→ Data shown:
▬▬▬▬▬▬

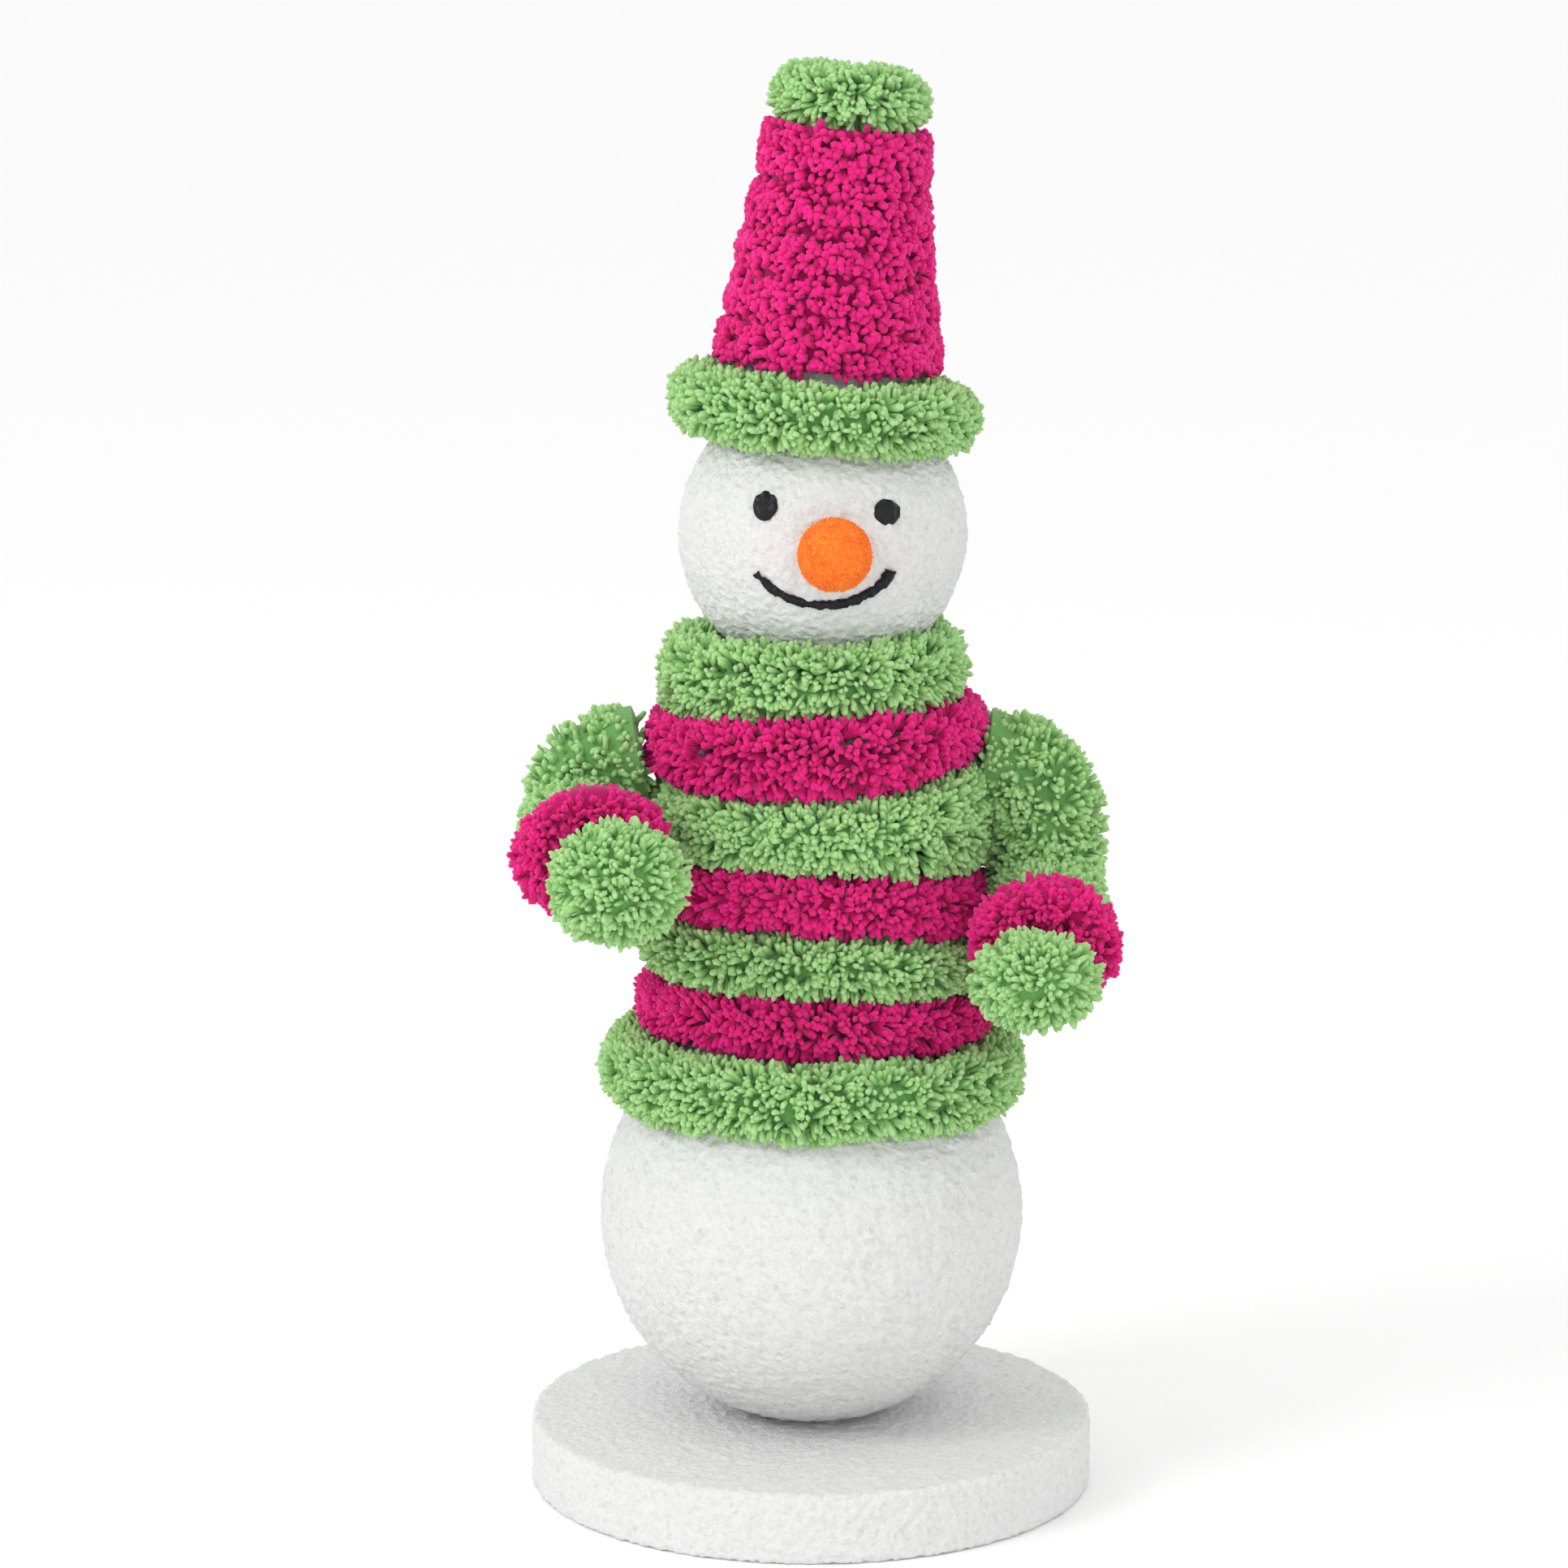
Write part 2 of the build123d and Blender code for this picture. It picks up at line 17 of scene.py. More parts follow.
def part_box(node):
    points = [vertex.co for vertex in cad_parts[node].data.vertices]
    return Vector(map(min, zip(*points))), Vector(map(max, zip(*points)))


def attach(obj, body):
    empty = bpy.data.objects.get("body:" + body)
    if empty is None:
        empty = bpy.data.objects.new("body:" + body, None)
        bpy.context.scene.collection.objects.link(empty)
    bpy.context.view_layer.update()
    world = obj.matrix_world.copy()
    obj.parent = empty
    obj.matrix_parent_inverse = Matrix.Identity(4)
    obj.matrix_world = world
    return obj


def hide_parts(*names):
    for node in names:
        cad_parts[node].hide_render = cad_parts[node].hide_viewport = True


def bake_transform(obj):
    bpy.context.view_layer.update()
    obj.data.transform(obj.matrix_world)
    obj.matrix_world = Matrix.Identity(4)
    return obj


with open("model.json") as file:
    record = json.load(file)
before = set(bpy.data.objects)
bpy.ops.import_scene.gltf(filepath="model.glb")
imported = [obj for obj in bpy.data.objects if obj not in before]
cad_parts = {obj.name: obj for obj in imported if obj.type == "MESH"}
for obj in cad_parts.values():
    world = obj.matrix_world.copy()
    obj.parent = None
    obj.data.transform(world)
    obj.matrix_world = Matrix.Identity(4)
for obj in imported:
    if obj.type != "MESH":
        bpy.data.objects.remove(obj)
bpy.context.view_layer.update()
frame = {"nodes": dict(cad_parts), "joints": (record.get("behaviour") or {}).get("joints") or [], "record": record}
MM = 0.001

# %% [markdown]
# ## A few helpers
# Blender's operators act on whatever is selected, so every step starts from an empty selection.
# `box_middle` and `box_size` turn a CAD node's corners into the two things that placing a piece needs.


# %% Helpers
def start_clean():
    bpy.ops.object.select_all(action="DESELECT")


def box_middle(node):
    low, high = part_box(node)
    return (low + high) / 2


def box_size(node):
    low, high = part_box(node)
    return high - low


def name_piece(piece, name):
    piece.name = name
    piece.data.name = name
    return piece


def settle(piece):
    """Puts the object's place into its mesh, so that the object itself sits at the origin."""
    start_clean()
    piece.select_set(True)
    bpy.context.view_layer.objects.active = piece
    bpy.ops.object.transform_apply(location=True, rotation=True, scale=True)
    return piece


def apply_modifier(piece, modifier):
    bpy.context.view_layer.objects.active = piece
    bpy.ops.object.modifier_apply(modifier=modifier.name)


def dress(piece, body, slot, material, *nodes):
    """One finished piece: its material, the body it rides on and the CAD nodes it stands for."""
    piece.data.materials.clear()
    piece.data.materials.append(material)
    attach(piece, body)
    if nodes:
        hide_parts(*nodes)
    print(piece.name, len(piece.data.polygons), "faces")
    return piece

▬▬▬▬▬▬

→ What is being asked: Could you quote the material above in full, exactly as it stands?

→ Written solution:
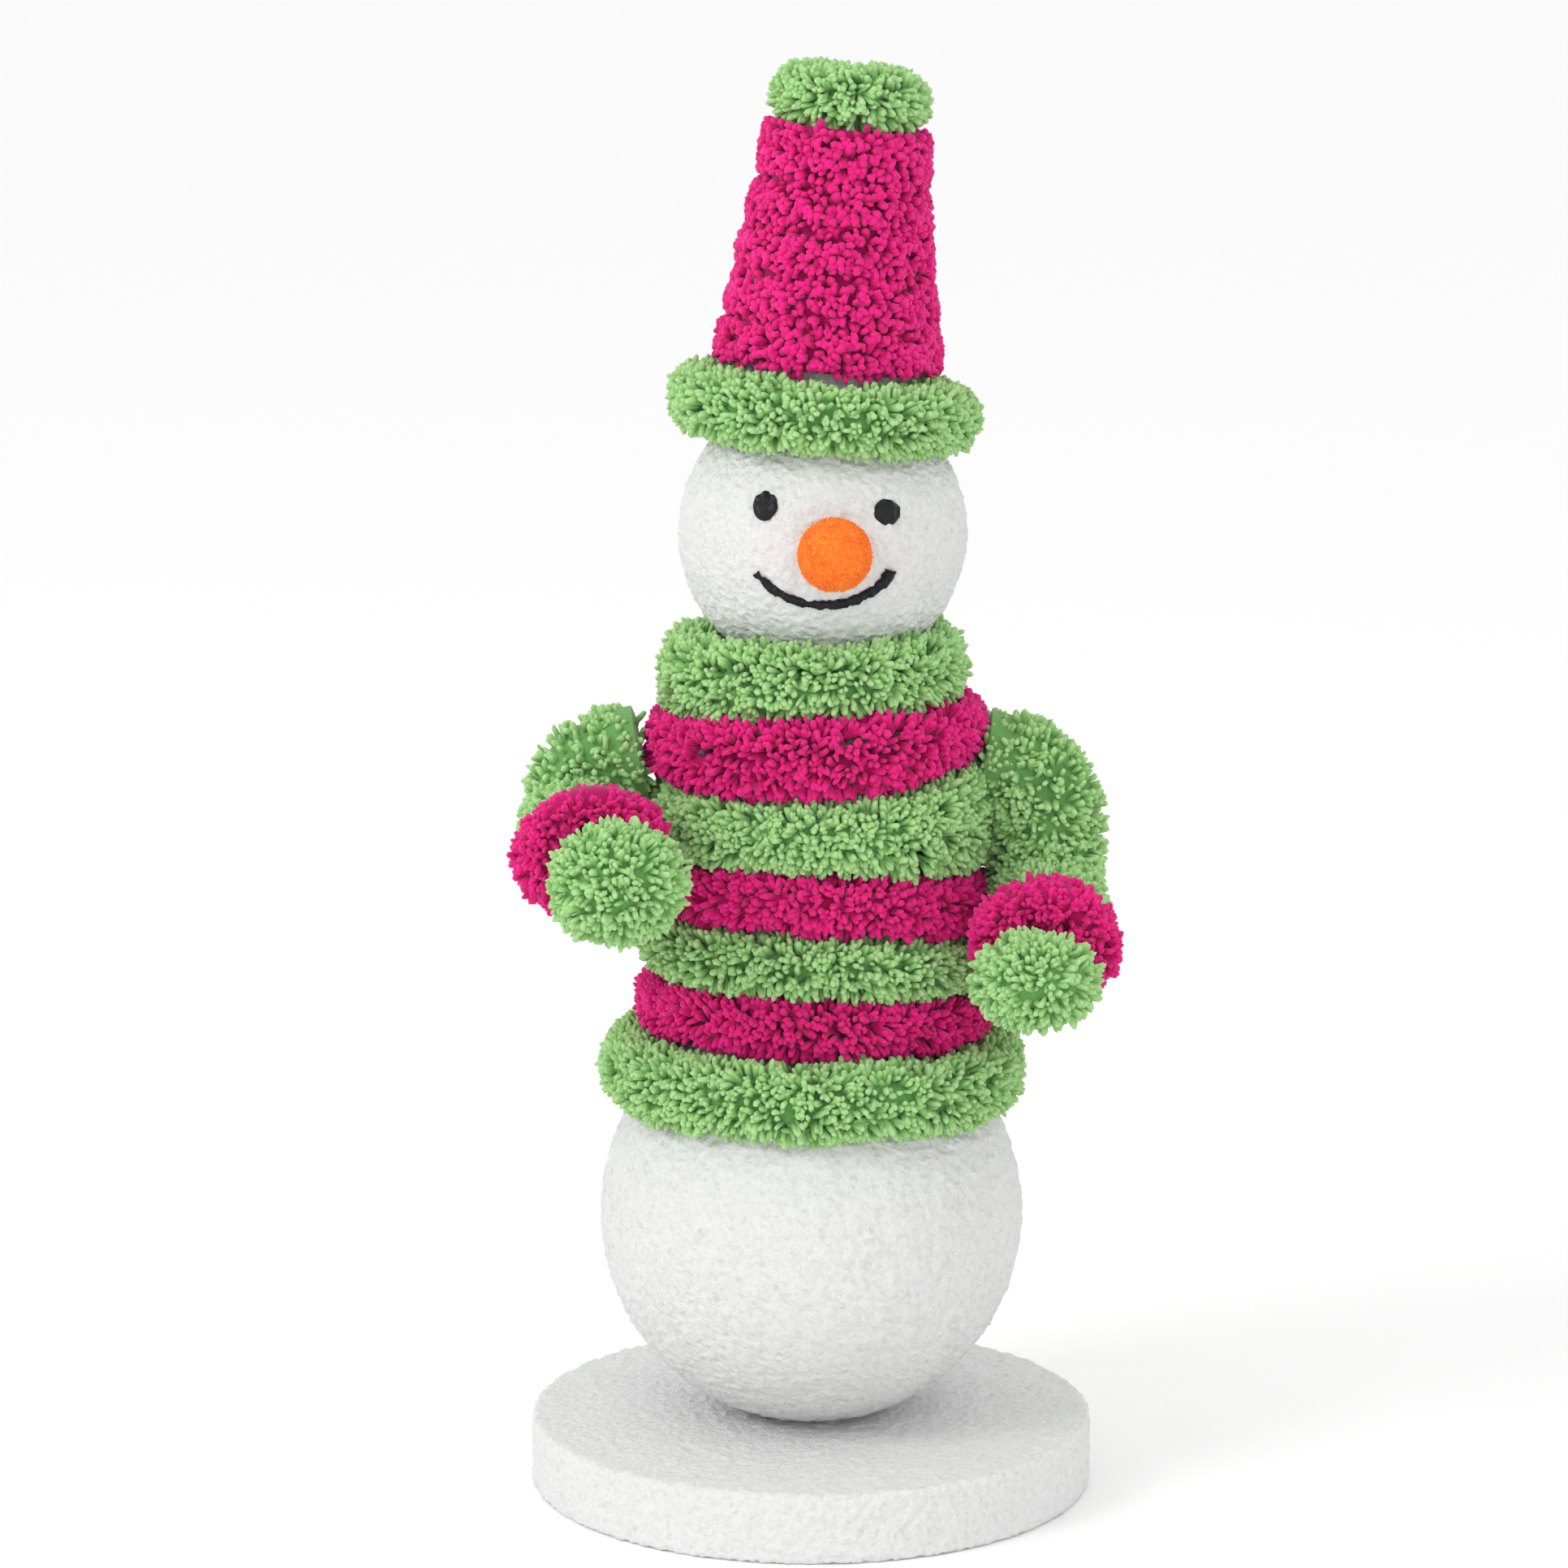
Write part 2 of the build123d and Blender code for this picture. It picks up at line 17 of scene.py. More parts follow.
def part_box(node):
    points = [vertex.co for vertex in cad_parts[node].data.vertices]
    return Vector(map(min, zip(*points))), Vector(map(max, zip(*points)))


def attach(obj, body):
    empty = bpy.data.objects.get("body:" + body)
    if empty is None:
        empty = bpy.data.objects.new("body:" + body, None)
        bpy.context.scene.collection.objects.link(empty)
    bpy.context.view_layer.update()
    world = obj.matrix_world.copy()
    obj.parent = empty
    obj.matrix_parent_inverse = Matrix.Identity(4)
    obj.matrix_world = world
    return obj


def hide_parts(*names):
    for node in names:
        cad_parts[node].hide_render = cad_parts[node].hide_viewport = True


def bake_transform(obj):
    bpy.context.view_layer.update()
    obj.data.transform(obj.matrix_world)
    obj.matrix_world = Matrix.Identity(4)
    return obj


with open("model.json") as file:
    record = json.load(file)
before = set(bpy.data.objects)
bpy.ops.import_scene.gltf(filepath="model.glb")
imported = [obj for obj in bpy.data.objects if obj not in before]
cad_parts = {obj.name: obj for obj in imported if obj.type == "MESH"}
for obj in cad_parts.values():
    world = obj.matrix_world.copy()
    obj.parent = None
    obj.data.transform(world)
    obj.matrix_world = Matrix.Identity(4)
for obj in imported:
    if obj.type != "MESH":
        bpy.data.objects.remove(obj)
bpy.context.view_layer.update()
frame = {"nodes": dict(cad_parts), "joints": (record.get("behaviour") or {}).get("joints") or [], "record": record}
MM = 0.001

# %% [markdown]
# ## A few helpers
# Blender's operators act on whatever is selected, so every step starts from an empty selection.
# `box_middle` and `box_size` turn a CAD node's corners into the two things that placing a piece needs.


# %% Helpers
def start_clean():
    bpy.ops.object.select_all(action="DESELECT")


def box_middle(node):
    low, high = part_box(node)
    return (low + high) / 2


def box_size(node):
    low, high = part_box(node)
    return high - low


def name_piece(piece, name):
    piece.name = name
    piece.data.name = name
    return piece


def settle(piece):
    """Puts the object's place into its mesh, so that the object itself sits at the origin."""
    start_clean()
    piece.select_set(True)
    bpy.context.view_layer.objects.active = piece
    bpy.ops.object.transform_apply(location=True, rotation=True, scale=True)
    return piece


def apply_modifier(piece, modifier):
    bpy.context.view_layer.objects.active = piece
    bpy.ops.object.modifier_apply(modifier=modifier.name)


def dress(piece, body, slot, material, *nodes):
    """One finished piece: its material, the body it rides on and the CAD nodes it stands for."""
    piece.data.materials.clear()
    piece.data.materials.append(material)
    attach(piece, body)
    if nodes:
        hide_parts(*nodes)
    print(piece.name, len(piece.data.polygons), "faces")
    return piece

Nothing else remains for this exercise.